Item 1.01 Entry into a Material Definitive Agreement.

In connection with the previously announced consent solicitation (the “Consent Solicitation”) by Exopack Holding Corp. (the “Company”) seeking consents from holders of the $235,000,000 outstanding principal amount of its 10.0% Senior Notes due 2018 (the “Notes) for amendments (the “Proposed Amendments”) to certain provisions of the indenture dated as of May 31, 2011, governing the Notes (the “Indenture”), on October 22, 2013, the Company, certain subsidiaries of the Company, as guarantors under the Indenture, and Bank of New York Mellon Trust Company, N.A., as trustee under the Indenture (the “Trustee”), executed a supplemental indenture (the “Supplemental Indenture”) to the Indenture setting forth the Proposed Amendments. The Proposed Amendments amend certain provisions of the Indenture to allow the refinancing of a substantial portion of the indebtedness of Exopack Holdings S.A., an affiliate of the Company, and its consolidated subsidiaries. After 11:59 p.m. New York City time on November 7, 2013, and upon satisfaction of certain conditions, as set forth in the Company’s consent solicitation statement, dated as of October 10, 2013, the Proposed Amendments will become operative. This summary is qualified by the text of the Supplemental Indenture, which is filed as Exhibit 99.1 to this Current Report and is incorporated herein by reference.

Item 3.03 Material Modification to Rights of Security Holders.

The disclosure under Item 1.01 of this Current Report is also responsive to Item 3.03 of this Current Report and is incorporated herein by reference.

Item 7.01 Regulation FD Disclosure

On October 22, 2013, the Company announced that as of 5:00 p.m., New York City time, it had received consents (the “Consents”) from holders in respect of more than a majority of the outstanding aggregate principal amount of its Notes (the “Requisite Consents”) to amend the Indenture to reflect the Proposed Amendments. A copy of the Company’s press release announcing the receipt of the Requisite Consents is attached hereto as Exhibit 99.2 and is incorporated herein by reference.
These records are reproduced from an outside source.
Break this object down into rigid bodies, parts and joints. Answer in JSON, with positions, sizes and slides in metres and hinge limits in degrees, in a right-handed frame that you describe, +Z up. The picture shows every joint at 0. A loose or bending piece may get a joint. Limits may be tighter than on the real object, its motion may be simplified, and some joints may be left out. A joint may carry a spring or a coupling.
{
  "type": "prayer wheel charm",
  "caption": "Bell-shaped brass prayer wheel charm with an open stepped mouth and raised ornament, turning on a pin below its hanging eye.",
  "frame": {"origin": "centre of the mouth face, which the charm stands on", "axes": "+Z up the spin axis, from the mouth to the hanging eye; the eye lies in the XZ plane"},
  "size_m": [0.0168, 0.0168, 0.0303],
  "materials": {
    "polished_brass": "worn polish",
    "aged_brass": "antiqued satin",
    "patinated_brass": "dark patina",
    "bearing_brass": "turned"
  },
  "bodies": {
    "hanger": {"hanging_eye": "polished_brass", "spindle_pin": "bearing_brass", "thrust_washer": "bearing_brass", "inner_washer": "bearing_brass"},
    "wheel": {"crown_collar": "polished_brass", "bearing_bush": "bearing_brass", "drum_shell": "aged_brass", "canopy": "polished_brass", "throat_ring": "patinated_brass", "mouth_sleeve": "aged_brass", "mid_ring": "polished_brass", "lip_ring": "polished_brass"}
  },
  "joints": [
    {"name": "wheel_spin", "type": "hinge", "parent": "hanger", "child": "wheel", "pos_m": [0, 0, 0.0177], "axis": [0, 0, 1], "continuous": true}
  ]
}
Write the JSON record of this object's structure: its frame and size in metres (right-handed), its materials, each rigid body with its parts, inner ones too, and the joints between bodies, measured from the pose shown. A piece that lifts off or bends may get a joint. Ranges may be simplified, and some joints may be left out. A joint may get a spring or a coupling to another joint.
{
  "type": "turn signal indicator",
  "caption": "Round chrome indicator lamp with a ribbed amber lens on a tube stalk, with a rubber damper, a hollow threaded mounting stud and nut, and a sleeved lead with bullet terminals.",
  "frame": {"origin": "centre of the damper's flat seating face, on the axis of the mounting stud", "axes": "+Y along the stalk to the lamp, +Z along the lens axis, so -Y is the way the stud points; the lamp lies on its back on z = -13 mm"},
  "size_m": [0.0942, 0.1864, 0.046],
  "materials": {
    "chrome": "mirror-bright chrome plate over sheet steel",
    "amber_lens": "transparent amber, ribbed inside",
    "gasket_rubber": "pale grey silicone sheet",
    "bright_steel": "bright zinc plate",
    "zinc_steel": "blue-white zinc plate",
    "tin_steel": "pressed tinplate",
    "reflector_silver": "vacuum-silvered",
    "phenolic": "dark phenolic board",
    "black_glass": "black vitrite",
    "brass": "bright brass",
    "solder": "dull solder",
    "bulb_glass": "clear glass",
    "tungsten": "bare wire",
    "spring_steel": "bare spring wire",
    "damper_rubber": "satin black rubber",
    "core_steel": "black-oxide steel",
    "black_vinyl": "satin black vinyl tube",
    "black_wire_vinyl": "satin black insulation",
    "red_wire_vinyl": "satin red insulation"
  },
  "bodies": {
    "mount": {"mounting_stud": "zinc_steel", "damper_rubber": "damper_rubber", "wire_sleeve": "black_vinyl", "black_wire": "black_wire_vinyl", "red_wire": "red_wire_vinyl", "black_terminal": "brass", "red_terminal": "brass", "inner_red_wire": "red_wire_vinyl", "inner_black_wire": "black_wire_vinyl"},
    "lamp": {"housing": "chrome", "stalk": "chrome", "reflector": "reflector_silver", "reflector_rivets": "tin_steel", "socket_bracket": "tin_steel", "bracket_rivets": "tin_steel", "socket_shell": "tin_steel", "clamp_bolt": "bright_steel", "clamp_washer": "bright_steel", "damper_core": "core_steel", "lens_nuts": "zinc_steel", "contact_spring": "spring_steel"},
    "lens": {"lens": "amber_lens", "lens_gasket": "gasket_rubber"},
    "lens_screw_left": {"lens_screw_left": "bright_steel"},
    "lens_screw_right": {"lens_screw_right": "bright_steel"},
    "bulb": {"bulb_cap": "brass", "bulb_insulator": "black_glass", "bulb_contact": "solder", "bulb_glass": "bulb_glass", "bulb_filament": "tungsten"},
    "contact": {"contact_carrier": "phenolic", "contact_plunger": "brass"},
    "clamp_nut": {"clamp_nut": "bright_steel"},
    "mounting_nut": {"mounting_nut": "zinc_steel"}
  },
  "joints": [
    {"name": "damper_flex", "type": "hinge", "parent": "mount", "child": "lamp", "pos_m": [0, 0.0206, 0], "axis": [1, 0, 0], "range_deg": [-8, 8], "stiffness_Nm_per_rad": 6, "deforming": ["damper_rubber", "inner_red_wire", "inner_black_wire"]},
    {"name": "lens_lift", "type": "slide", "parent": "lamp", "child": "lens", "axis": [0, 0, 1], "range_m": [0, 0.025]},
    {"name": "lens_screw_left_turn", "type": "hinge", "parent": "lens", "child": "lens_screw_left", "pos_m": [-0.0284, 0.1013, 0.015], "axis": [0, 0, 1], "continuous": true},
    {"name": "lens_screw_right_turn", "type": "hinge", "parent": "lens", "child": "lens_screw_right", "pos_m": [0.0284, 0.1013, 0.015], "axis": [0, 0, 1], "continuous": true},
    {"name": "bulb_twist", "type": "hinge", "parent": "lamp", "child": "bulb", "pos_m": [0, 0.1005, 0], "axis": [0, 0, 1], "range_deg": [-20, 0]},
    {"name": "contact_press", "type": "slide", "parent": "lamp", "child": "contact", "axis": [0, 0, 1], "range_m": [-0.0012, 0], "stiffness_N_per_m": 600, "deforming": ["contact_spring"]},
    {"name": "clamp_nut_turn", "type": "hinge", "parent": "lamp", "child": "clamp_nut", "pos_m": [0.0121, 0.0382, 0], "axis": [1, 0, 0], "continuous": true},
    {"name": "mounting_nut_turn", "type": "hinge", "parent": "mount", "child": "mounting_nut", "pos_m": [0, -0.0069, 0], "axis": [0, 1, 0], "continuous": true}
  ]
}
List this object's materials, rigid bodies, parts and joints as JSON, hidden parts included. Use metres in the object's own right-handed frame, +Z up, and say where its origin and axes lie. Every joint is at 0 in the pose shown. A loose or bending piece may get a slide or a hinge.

The information contained in Exhibit 99.2 is being furnished and shall not be deemed “filed” for purposes of Section 18 of the Securities Exchange Act of 1934, as amended, or otherwise subject to the liabilities of that section. In addition, the information contained in Exhibit 99.2 shall not be incorporated by reference into any of the Company’s filings with the Securities and Exchange Commission or any other document except as shall be expressly set forth by specific reference in such filing or document.

This Form 8-K and the information attached as Exhibit 99.2 do not constitute an offer to purchase any securities or a solicitation of an offer to sell any securities. The Consent Solicitation is being made only to such persons and in such jurisdictions as is permitted under applicable law.

Forward-looking Statements

This report includes forward-looking statements, which are based on our current expectations and projections about future events. All statements other than statements of historical facts included in this report including, without limitation, statements regarding our future financial position, risks and uncertainties related to our business, strategy, capital expenditures, projected costs and our plans and objectives for future operations, including our plans for future costs savings and synergies, may be deemed to be forward-looking statements. Words such as “believe,” “expect,” “anticipate,” “may,” “assume,” “plan,” “intend,” “will,” “should,” “could,” “estimate,” “risk” and similar expressions or the negatives of these expressions are intended to identify forward-looking statements. By their nature, forward-looking statements involve known and unknown risks and uncertainties because they relate to events and depend on circumstances that may or may not occur in the future. Forward-looking statements are not guarantees of future performance. You should not place undue reliance on these forward-looking statements. In addition any forward-looking statements are made only as of the date of this report, and we do not intend and do not assume any obligation to update any statements set forth in this report. Many factors may cause our results of operations, financial condition, liquidity and the development of the industry in which we compete to differ materially from those expressed or implied by the forward-looking statements contained in this report.


Item 9.01 Financial Statements and Exhibits

(d) Exhibits

The list of exhibits in the Exhibit Index is incorporated herein by reference.

* * * * *


SIGNATURE

Pursuant to the requirements of the Securities Exchange Act of 1934, the registrant has duly caused this report to be signed on its behalf by the undersigned hereunto duly authorized.

 

    EXOPACK HOLDING CORP.
Date: October 23, 2013     By:  

/s/ Jack E. Knott

      Name:   Jack E. Knott
      Title:   Chief Executive Officer


EXHIBIT INDEX

 

Exhibit
No.

  

Description

99.1    Supplemental Indenture, dated as of October 22, 2013, by and among Exopack Holding Corp., the guarantors party thereto and Bank of New York Mellon Trust Company, N.A., as trustee.
99.2    Press release issued by Exopack Holding Corp. announcing the revocation deadline.